The information in Blakeslee’s letter to Thornber highlights multiple connections between the history of science, the history of medicine, and the wide world beyond the lab in the nineteenth and twentieth centuries. In the West, the idea of inhaling the smoke created by burning medicinal plants in order to relieve respiratory problems can be traced back into antiquity. The treatment’s popularity waxed and waned over the centuries before seeing a surge in the western world in the 1800s as smoking in general — typically tobacco, but also cannabis and opium — was adopted by more and more people from all walks of life. (Europeans had known about and used tobacco since the earliest days of colonial settlement in the Americas, but it was in the 1800s that it truly became a mass product.) Asthma medication was widespread through the early 1900s, in the form of cigarettes and as powders that the patient could burn in order to inhale the smoke.3

The use of Datura stramonium for this purpose has its own distinct history. Although both American and Asian origins have been ascribed to Datura, the most recent research indicates that Datura is native to the Americas. It is now found all over the world. British colonizers in India around 1800 learned that people there smoked Datura ferox, sometimes mixed with tobacco, to treat asthma. (That tobacco, an American plant, had reached India and was used there in combination with the equally well-traveled Datura points to the extent of global biological exchange — and human creativity — over the centuries). British doctors and asthma patients soon turned to the closely-related and more readily available Datura species growing along their own roadsides, Datura stramonium. D. stramonium became one of the most common ingredients in various powders, medicinal cigarettes and other preparations for treating asthma.4 Blakeslee’s comments about Datura’s widespread use in South America suggest that people there had independently discovered its usefulness for respiratory problems. The Spanish name for Datura that Blakeslee mentioned, ‘chamico,’ derives from a Quechua word, chamiku.5

At the time that Thornber wrote to Blakeslee, there were already significant changes underway in the treatment of asthma. Better understanding of the disease had led to more effective medications. Some of them used active ingredients derived from D. stramonium, such as atropine, but there were many others as well. In general, these new medications worked better and had fewer side effects than smoking Datura. Ironically, starting in the 1940s, tobacco companies tried marketing stramonium cigarettes as a smoking cessation tool, since stramonium cigarettes had a number of moderately unpleasant side effects — dry mouth was the primary one — and, so the thinking went, might create unpleasant associations with smoking that would help people quit. Herbal cigarettes containing “stramonium, eucalyptus and other plant extracts” continued to be marketed as an asthma treatment, although on a far smaller scale, into the 1970s.6

The letters that Blakeslee and Thornber exchanged in 1937 can be found in the Carnegie Institution of Washington Collection at the Cold Spring Harbor Laboratory Library and Archives.

Notes

[1] CIW Box 9, Folder: Carnegie Institution of Washington, Dept. of Genetics, Blakeslee A. F., 1937, J. J. Thornber, botanist at University of Arizona College of Agriculture, to Blakeslee, April 20, 1937.
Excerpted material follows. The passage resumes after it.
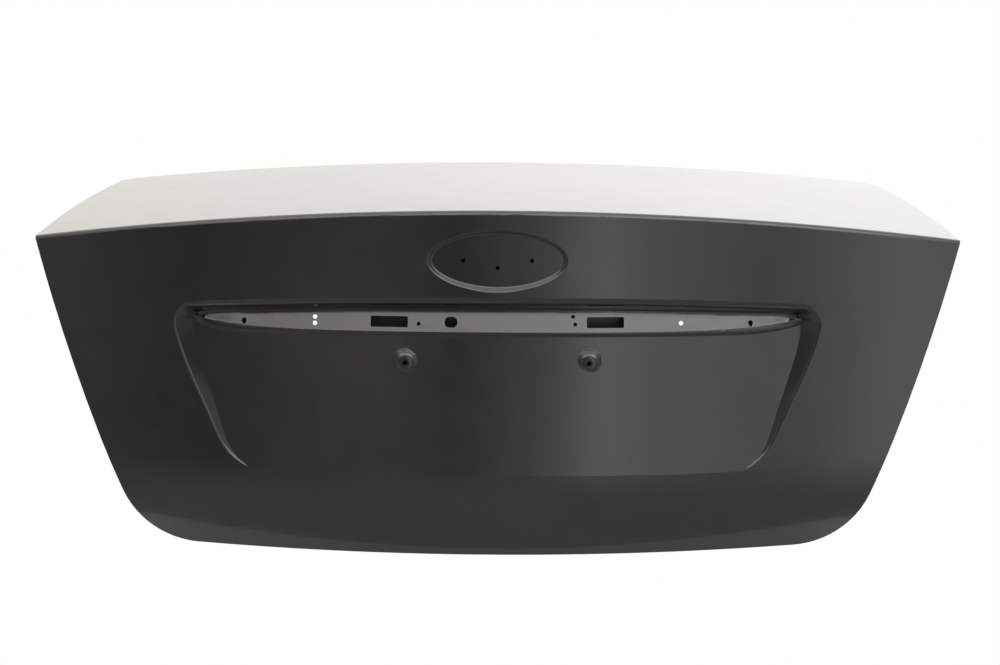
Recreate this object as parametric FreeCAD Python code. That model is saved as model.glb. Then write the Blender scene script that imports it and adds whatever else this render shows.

[2] CIW Box 9, Folder: Carnegie Institution of Washington, Dept. of Genetics, Blakeslee A. F., 1937, Blakeslee to Thornber, May 3, 1937.

[3] Mark Jackson, “‘Divine Stramonium’: The Rise and Fall of Smoking for Asthma,” Medical History 54, 2 (2010): 173-177, 181-183.

[4] Jackson, “Divine Stramonium,” 177-181.

[5] Real Academia Española, Diccionario de la lengua española, 2021.

[6] Jackson, “Divine Stramonium,” 190-192.